- [SHORT PROBLEM] The listing below is to be output in its exact form.

______

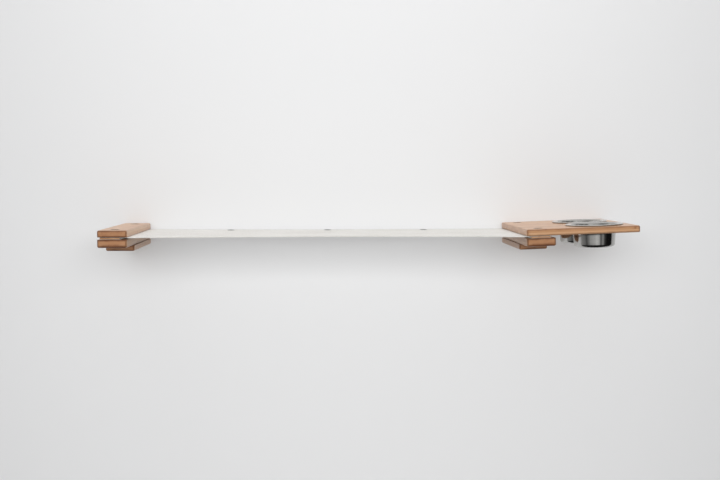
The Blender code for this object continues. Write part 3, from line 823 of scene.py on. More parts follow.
def new_material(name: str) -> tuple[Material, NodeSheet, Node]:
    """Starts a material.

    Args:
        name: Its name.

    Returns:
        The material, the sheet of its nodes and its Principled shader.
    """
    material = bpy.data.materials.new(name)
    material.use_nodes = True
    return material, NodeSheet(material.node_tree), material.node_tree.nodes["Principled BSDF"]


@dataclass(frozen=True)
class Wear:
    """How a board's edges were darkened by the cutter, and where shade is painted on it.

    An underside_burn_and_shade_share below 1 widens the dark band along the underside, which is painted shade
    under the rounded lower edge as well as burn.
    """

    depth: float = 0.8
    underside_burn_and_shade_share: float = 1.0
    bores: tuple[Vector, ...] = ()
    bore_radius: float = 0.0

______

- [RESULT FOR THIS EXERCISE]
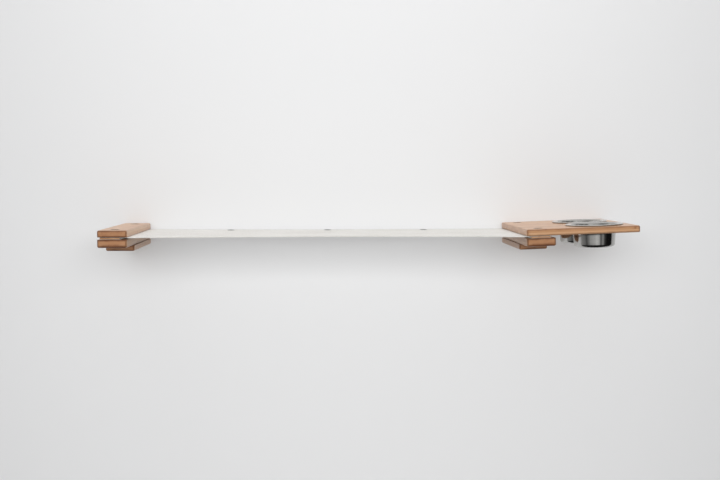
The Blender code for this object continues. Write part 3, from line 823 of scene.py on. More parts follow.
def new_material(name: str) -> tuple[Material, NodeSheet, Node]:
    """Starts a material.

    Args:
        name: Its name.

    Returns:
        The material, the sheet of its nodes and its Principled shader.
    """
    material = bpy.data.materials.new(name)
    material.use_nodes = True
    return material, NodeSheet(material.node_tree), material.node_tree.nodes["Principled BSDF"]


@dataclass(frozen=True)
class Wear:
    """How a board's edges were darkened by the cutter, and where shade is painted on it.

    An underside_burn_and_shade_share below 1 widens the dark band along the underside, which is painted shade
    under the rounded lower edge as well as burn.
    """

    depth: float = 0.8
    underside_burn_and_shade_share: float = 1.0
    bores: tuple[Vector, ...] = ()
    bore_radius: float = 0.0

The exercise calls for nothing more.